🤖 AI Summary
This work systematically evaluates the effectiveness and reliability of large language model (LLM)-based agents in realistic, multi-stage penetration testing tasks. We identify critical limitations in existing LLM agents—including context fragmentation across complex attack chains, rigid planning, and weak error recovery—and propose five core functional enhancements: global context memory, inter-agent message passing, context-conditioned tool invocation, adaptive planning, and real-time monitoring. Grounded in a modular agent architecture and a goal-oriented capability augmentation paradigm, we design an empirical framework supporting dynamic response, robust error recovery, and multi-dimensional evaluation. Experiments demonstrate that our approach significantly improves success rate (+32.7%) and stability (58.4% reduction in failure rate) on multi-step, real-time, high-adversity penetration tasks, outperforming monolithic agent designs. Our results elucidate the critical pathway from functional capabilities to operational performance in security-critical LLM agent deployment.
📝 Abstract
Large language models (LLMs) are increasingly used to automate or augment penetration testing, but their effectiveness and reliability across attack phases remain unclear.
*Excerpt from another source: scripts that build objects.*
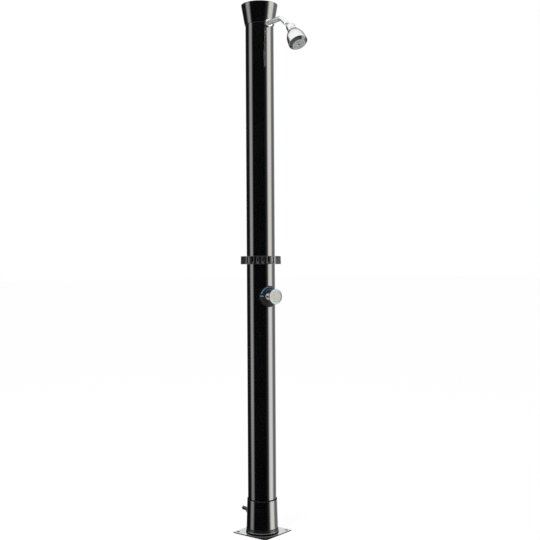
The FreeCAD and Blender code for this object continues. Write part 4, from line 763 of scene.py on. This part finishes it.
def head():
    """Ball with its neck, the nut over it, the bell, the dark cone ring and the spray face."""
    ball, neck, bore = 13.5, 6.0, 3.5
    hang = drooping(HEAD_DROOP)
    start = -math.sqrt(ball ** 2 - neck ** 2)
    sphere = bowed((neck, start), (ball, 0), ball, 12)
    sphere += bowed((ball, 0), (bore, 13.04), ball, 16)[1:]
    piece = lathe("swivel_ball_neck", [
        (bore, -36.4), (8.9, -36.4, 0.4), (8.9, -21.4), (10.5, -21.4, 0.4), (10.5, -19.4, 0.5),
        (neck, -17.4, 1.0), *sphere], drooping(ARM_DROOP))
    wear(piece, "post", "chrome", "bell_chrome", "swivel_ball")

    pocket = bowed((15.1, 0), (11.57, -9.7), -15.1, 10)
    piece = lathe("ball_cap_nut", [
        (13, -11, 0.3), (16.2, -11, 0.8), (18, -8.6, 1.2), (18, 9.6, 0.3), (17.5, 10.0, 0.3),
        (17.5, 10.8, 0.3), (18, 11.2, 0.3), (18, 14, 1.0), (16.4, 14), (16.4, 5.9), (15.1, 5.9),
        *pocket], hang)
    wear(piece, "head", "chrome", "bell_chrome", "ball_nut")

    outer = bowed((19.5, 14.3), (22.7, 22.5), -13, 8)
    outer += bowed((22.7, 22.5), (36.3, 56.5), 62, 14)[1:]
    inner = bowed((34.3, 57), (20.7, 24), -60, 10)
    piece = lathe("bell", [
        (14.6, 6), (16.2, 6), (16.2, 14.3), *outer, (38.2, 79, 0.5), (36.2, 79, 0.3), *inner,
        (16.7, 18.2), (7, 18.2), (7, 16.2), (14.6, 16.2)], hang, 144)
    wear(piece, "head", "chrome", "bell_chrome", "head_shell")

    piece = lathe("cone_ring", [
        (31.5, 72.5), (34.7, 72.5), (34.7, 79.1), (38.2, 79.1, 0.5), (35.6, 81.8, 2),
        (27.2, 88.6, 0.8), (26.4, 89.0, 0.3), (26.4, 79.9), (31.5, 79.9)], hang, 144)
    wear(piece, "head", "smoked_chrome", "smoked_ring", "face_ring")

    face, dip, ease = 88.6, 88.1, 0.2
    rings = []
    for groove in (5.6, 12.2, 19.4):
        rings += [(groove, face, ease), (groove + 0.35, dip, ease),
                  (groove + 1.1, dip, ease), (groove + 1.45, face, ease)]
    piece = lathe("spray_plate", [
        (0, 86), (23.7, 86), (23.7, 76), (31.3, 76), (31.3, 79.8), (26.3, 79.8), (26.3, face, 0.5),
        *rings[::-1], (0, face)], hang, 144, closed=False)
    wear(piece, "head", "face_grey", "face_grey", "spray_face")

    spray_nozzles()
    piece = lathe("face_screw_cap", [
        (0, 86.5), (1.9, 86.5), (1.9, 88.7), (3.5, 88.7, 0.2), (3.0, 90.2, 0.5), (1.4, 90.2, 0.1),
        (1.2, 89.5), (0, 89.5)], hang, 48, closed=False)
    wear(piece, "head", "screw_steel", "graphite_plastic", "face_screw")


def spray_nozzles():
    """Soft nozzles in three rings: one small cone with a hole, repeated at each place."""
    around = 14
    outline = np.array([(1.45, 88.5), (1.25, 89.3), (0.95, 89.75), (0.55, 89.7), (0.45, 89.0)])
    turn = full_turn(around)
    cone = np.stack([outline[:, :1] * np.cos(turn), outline[:, :1] * np.sin(turn),
                     np.repeat(outline[:, 1:], around, 1)], 2).reshape(-1, 3)
    one = np.concatenate([cone, [[0, 0, 89.0], [0, 0, 88.4]]])
    rows = len(outline)
    last, top, foot = (rows - 1) * around, len(one) - 2, len(one) - 1
    faces = [tuple(quad) for quad in ring_quads(rows, around, rows - 1)]
    faces += [(last + k, last + (k + 1) % around, top) for k in range(around)]
    faces += [((k + 1) % around, k, foot) for k in range(around)]
    points, every = [], []
    for radius, count in ((8.97, 8), (14.63, 12), (20.3, 18)):
        for k in range(count):
            angle = 2 * math.pi * k / count
            every += [tuple(index + len(points) * len(one) for index in face) for face in faces]
            points.append(one + [radius * math.cos(angle), radius * math.sin(angle), 0])
    piece = to_object("spray_nozzles", np.concatenate(points), every, drooping(HEAD_DROOP))
    wear(piece, "head", "black_rubber", "nozzle_rubber", "nozzle_mat")


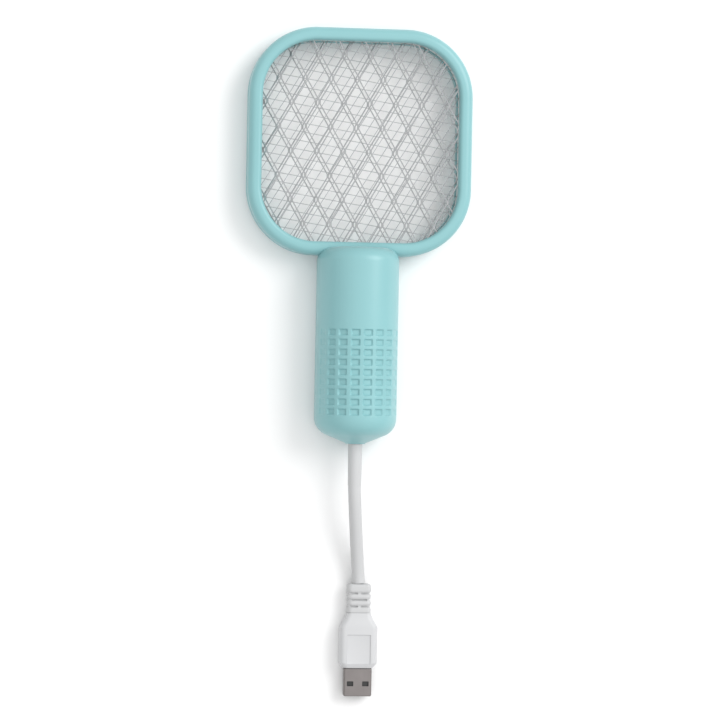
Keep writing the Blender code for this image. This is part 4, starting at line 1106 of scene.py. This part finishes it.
def light_lens():
    """The clear light pipe, with a low dome outside."""
    inside, outside = PIPE_LOW.x, PIPE_HIGH.x
    flange = (PIPE_HIGH.y - PIPE_LOW.y) / 2
    profile = [(0.3 * MM, inside), (flange, inside)]
    profile += [(flange, inside + PIPE_FLANGE), (PIPE_RADIUS, inside + PIPE_FLANGE)]
    for degrees in (0, 20, 40, 60, 80):
        angle = math.radians(degrees)
        x = outside - PIPE_DOME * (1 - math.sin(angle))
        profile.append((PIPE_RADIUS * math.cos(angle), x))
    lens = turned("light_lens", profile, (0, PIPE_Y, SLOT_Z), (1, 0, 0), sides=48)
    stand_for(lens, "clear_plastic", "light_pipe")


# ---------- strain relief and plug


def strain_relief():
    """The moulded sleeve on the lead, tapered towards the plug, with a soft end."""
    base, end = -RELIEF_HIGH.y, -RELIEF_LOW.y
    flange_radius = (RELIEF_HIGH.z - RELIEF_LOW.z) / 2
    flange_end = base + RELIEF_FLANGE
    end_radius = RELIEF_END_RADIUS
    profile = [(2.0 * MM, base), (flange_radius, base), (flange_radius, flange_end)]
    profile += [(RELIEF_RADIUS, flange_end), (RELIEF_RADIUS, -TIP_Y)]
    for share in (0.5, 0.97):
        profile.append((lerp(RELIEF_RADIUS, end_radius, share), lerp(-TIP_Y, end, share)))
    profile += [(end_radius - 0.08 * MM, end)]
    relief = turned("strain_relief", profile, (0, 0, AXIS_Z), (0, -1, 0), sides=64)
    return stand_for(relief, "lead_white", "lead_strain_relief")


def plug_ring(half_x, half_z, radius, y):
    """A cross-section of the plug at this place along it: a rectangle with round corners."""
    outline = round_cornered((PLUG_X, PLUG_Z), half_x, half_z, radius, ARC_STEPS)
    return [(x, y, z) for x, z in outline]


def round_slot(name, x_range, y, half, z_range):
    """A cutter for a slot with round ends."""
    outline = []
    for x, start in ((x_range[1] - half, -90), (x_range[0] + half, 90)):
        outline += arc((x, y), half, start, start + 180, 10)
    return loft(name, [[(*point, z) for point in outline] for z in z_range])


def plug_boot():
    """The flexible boot: rings that bulge, parted by staggered slots."""
    half_x = (BOOT_HIGH.x - BOOT_LOW.x) / 2
    half_z = (BOOT_HIGH.z - BOOT_LOW.z) / 2
    rings = []
    steps = 60
    for step in range(steps + 1):
        y = lerp(BOOT_HIGH.y, BOOT_LOW.y, step / steps)
        nearest = min(abs(y - slot_y) for slot_y, _ in BOOT_SLOTS)
        inset = BOOT_PINCH * math.exp(-((nearest / BOOT_PINCH_REACH) ** 2))
        into_end = max(0.0, BOOT_END_ROUND - (BOOT_HIGH.y - y))
        inset += 0.8 * (BOOT_END_ROUND - math.sqrt(BOOT_END_ROUND**2 - into_end**2))
        rings.append(plug_ring(half_x - inset, half_z - inset, BOOT_CORNER, y))
    boot = loft("cable_boot", rings)
    cuts = []
    for y, across in BOOT_SLOTS:
        for x0, x1 in across:
            for side in (-1, 1):
                z_range = sorted((PLUG_Z + side * BOOT_CORE_HALF, PLUG_Z + side * 2 * half_z))
                x_range = (PLUG_X + x0, PLUG_X + x1)
                cuts.append(round_slot("slot", x_range, y, BOOT_SLOT_HALF, z_range))
    cut(boot, *cuts)
    return stand_for(boot, "lead_white", "plug_boot")


def plug_sections():
    """Positions along the plug's body, and its half-width at each."""
    neck = smooth_points([(y, half, 0) for y, half in PLUG_NECK], 5)
    stations = [(point.x, point.y) for point in neck]
    stations.append((PLUG_SHOULDER_Y, (BODY_HIGH.x - BODY_LOW.x) / 2))
    stations.append((BODY_LOW.y, PLUG_END_HALF_WIDTH))
    return stations


def plug_body():
    """The moulded body: a neck that widens, soft edges, and a shallow panel on its face."""
    half_z = (BODY_HIGH.z - BODY_LOW.z) / 2
    boot_half_z = (BOOT_HIGH.z - BOOT_LOW.z) / 2
    full = (BODY_HIGH.x - BODY_LOW.x) / 2
    rings = []
    for y, half_x in plug_sections():
        share = smoothstep((half_x - PLUG_NECK[0][1]) / (full - PLUG_NECK[0][1]))
        height = lerp(boot_half_z, half_z, share)
        if y <= BODY_LOW.y + 0.01 * MM:
            height = half_z - 0.9 * MM
        rings.append(plug_ring(half_x, height, PLUG_EDGE, y))
    body = loft("plug_grip", rings)
    bevel(body, 0.45 * MM, 4, 25)
    panel_low = (PLUG_X - PANEL_HALF_WIDTH, PANEL_Y[0], PLUG_Z + half_z - PANEL_DEPTH)
    panel_high = (PLUG_X + PANEL_HALF_WIDTH, PANEL_Y[1], PLUG_Z + half_z + 2 * MM)
    panel = box("panel", panel_low, panel_high)
    bevel(panel, 0.35 * MM, 3)
    cut(body, panel)
    return stand_for(body, "white_plastic", "plug_body")


def plug_sleeve():
    """The folded sheet-metal sleeve: round corners, latch windows, and a seam beneath."""
    half_x = (SLEEVE_HIGH.x - SLEEVE_LOW.x) / 2
    half_z = (SLEEVE_HIGH.z - SLEEVE_LOW.z) / 2
    back, mouth = SLEEVE_HIGH.y, SLEEVE_LOW.y
    inner_back = back - 0.8 * MM
    corner = SLEEVE_CORNER
    rings = [plug_ring(half_x, half_z, corner, back)]
    for share in (1.0, 0.7, 0.4, 0.15, 0.0):
        y = mouth + MOUTH_LENGTH * share
        draw_in = MOUTH_DRAW * (1 - share) ** 2
        rings.append(plug_ring(half_x - draw_in, half_z - draw_in / 3, corner, y))
    inside = corner - SLEEVE_WALL
    for share in (0.0, 0.4, 1.0):
        y = mouth + MOUTH_LENGTH * share
        draw_in = SLEEVE_WALL + 0.3 * MM * (1 - share) ** 2
        rings.append(plug_ring(half_x - draw_in, half_z - SLEEVE_WALL - 0.05 * MM, inside, y))
    rings.append(plug_ring(half_x - SLEEVE_WALL, half_z - SLEEVE_WALL, inside, inner_back))
    sleeve = loft("plug_sleeve", rings)
    cuts = []
    for x in WINDOW_XS:
        low = (PLUG_X + x - WINDOW_HALF_WIDTH, WINDOW_Y[0], PLUG_Z - 2 * half_z)
        high = (PLUG_X + x + WINDOW_HALF_WIDTH, WINDOW_Y[1], PLUG_Z + 2 * half_z)
        window = box("window", low, high)
        bevel(window, 0.3 * MM, 3)
        cuts.append(window)
    seam_low = (PLUG_X - SEAM_HALF_WIDTH, mouth - OVERCUT, PLUG_Z - half_z - OVERCUT)
    seam_high = (PLUG_X + SEAM_HALF_WIDTH, back + OVERCUT, PLUG_Z - half_z + SEAM_DEPTH)
    cuts.append(box("seam", seam_low, seam_high))
    cut(sleeve, *cuts)
    return stand_for(sleeve, "plug_steel", "plug_shell")


def plug_contacts():
    """Four spring contacts, each a strip whose front end dips into the tongue."""
    contacts = []
    for i in range(1, CONTACTS + 1):
        node = f"plug_contact_{i}"
        low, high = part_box(node)
        rings = []
        for share in (0.0, 0.03, 0.08, 0.15, 0.3, 0.6, 0.9, 1.0):
            y = lerp(low.y, high.y, share)
            lift = 0.08 * MM * smoothstep(1 - share / 0.15)
            z0, z1 = low.z + lift, high.z
            inset = 0.1 * MM * smoothstep(1 - share / 0.05)
            x0, x1 = low.x + inset, high.x - inset
            edge = 0.05 * MM
            rings.append([
                (x0, y, z1), (x0, y, z0 + edge), (x0 + edge, y, z0),
                (x1 - edge, y, z0), (x1, y, z0 + edge), (x1, y, z1),
            ])
        contact = loft(f"contact_{i}", rings)
        contacts.append(stand_for(contact, "contact_gold", node))
    return contacts


def plug_tongue():
    """The insulating tongue behind the contacts, with soft edges."""
    low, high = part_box("plug_tongue")
    tongue = box("contact_tongue", low, high)
    bevel(tongue, 0.25 * MM, 3)
    return stand_for(tongue, "component_black", "plug_tongue")


# ---------- stage and lights


def floor():
    made = box("floor", (-2.0, -2.0, -0.02), (2.0, 2.0, 0.0))
    recipe = Recipe("floor", (0.93, 0.93, 0.93), roughness=0.85)
    recipe.colour(recipe.noise(3.0), (0.925, 0.925, 0.925), (0.935, 0.935, 0.935))
    made.data.materials.append(recipe.made)


def key_light():
    """One large soft light, high up on the right."""
    data = bpy.data.lights.new("key", "AREA")
    data.shape = "DISK"
    data.size = KEY_SIZE
    data.energy = KEY_POWER
    made = bpy.data.objects.new("key", data)
    place = Vector(KEY_PLACE)
    aim = (place - VIEW_AIM).to_track_quat("Z", "Y")
    made.matrix_world = Matrix.Translation(place) @ aim.to_matrix().to_4x4()
    bpy.context.scene.collection.objects.link(made)


def studio_world():
    """A white world that is brightest overhead."""
    world = bpy.data.worlds.new("studio")
    world.use_nodes = True
    nodes, links = world.node_tree.nodes, world.node_tree.links
    background = nodes["Background"]
    background.inputs["Color"].default_value = (1.0, 1.0, 1.0, 1.0)
    direction = nodes.new("ShaderNodeSeparateXYZ")
    links.new(nodes.new("ShaderNodeTexCoord").outputs["Generated"], direction.inputs["Vector"])
    steepness = nodes.new("ShaderNodeMath")
    steepness.operation = "ABSOLUTE"
    links.new(direction.outputs["Z"], steepness.inputs[0])
    strength = nodes.new("ShaderNodeMath")
    strength.operation = "MULTIPLY_ADD"
    strength.inputs[1].default_value = WORLD_RISE
    strength.inputs[2].default_value = WORLD_HORIZON
    links.new(steepness.outputs["Value"], strength.inputs[0])
    links.new(strength.outputs["Value"], background.inputs["Strength"])
    bpy.context.scene.world = world


# ---------- the scene


camera()
cord = power_cord()
finish_carried_nodes()
front_shell()
rear_shell()
guard("front_guard_mesh", "front_guard", Vector((0.0, 0.0)))
guard("rear_guard_mesh", "rear_guard", REAR_GUARD_SHIFT)
inner_grid()
spacers()
screws()
button()
knob()
light_lens()
on_the_lead = [strain_relief(), plug_boot(), plug_body(), plug_sleeve(), plug_tongue()]
on_the_lead += plug_contacts()
floor()
key_light()
studio_world()
bpy.context.scene.view_settings.view_transform = "Standard"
We present a comprehensive evaluation of multiple LLM-based agents, from single-agent to modular designs, across realistic penetration testing scenarios, measuring empirical performance and recurring failure patterns. We also isolate the impact of five core functional capabilities via targeted augmentations: Global Context Memory (GCM), Inter-Agent Messaging (IAM), Context-Conditioned Invocation (CCI), Adaptive Planning (AP), and Real-Time Monitoring (RTM). These interventions support, respectively: (i) context coherence and retention, (ii) inter-component coordination and state management, (iii) tool use accuracy and selective execution, (iv) multi-step strategic planning, error detection, and recovery, and (v) real-time dynamic responsiveness. Our results show that while some architectures natively exhibit subsets of these properties, targeted augmentations substantially improve modular agent performance, especially in complex, multi-step, and real-time penetration testing tasks.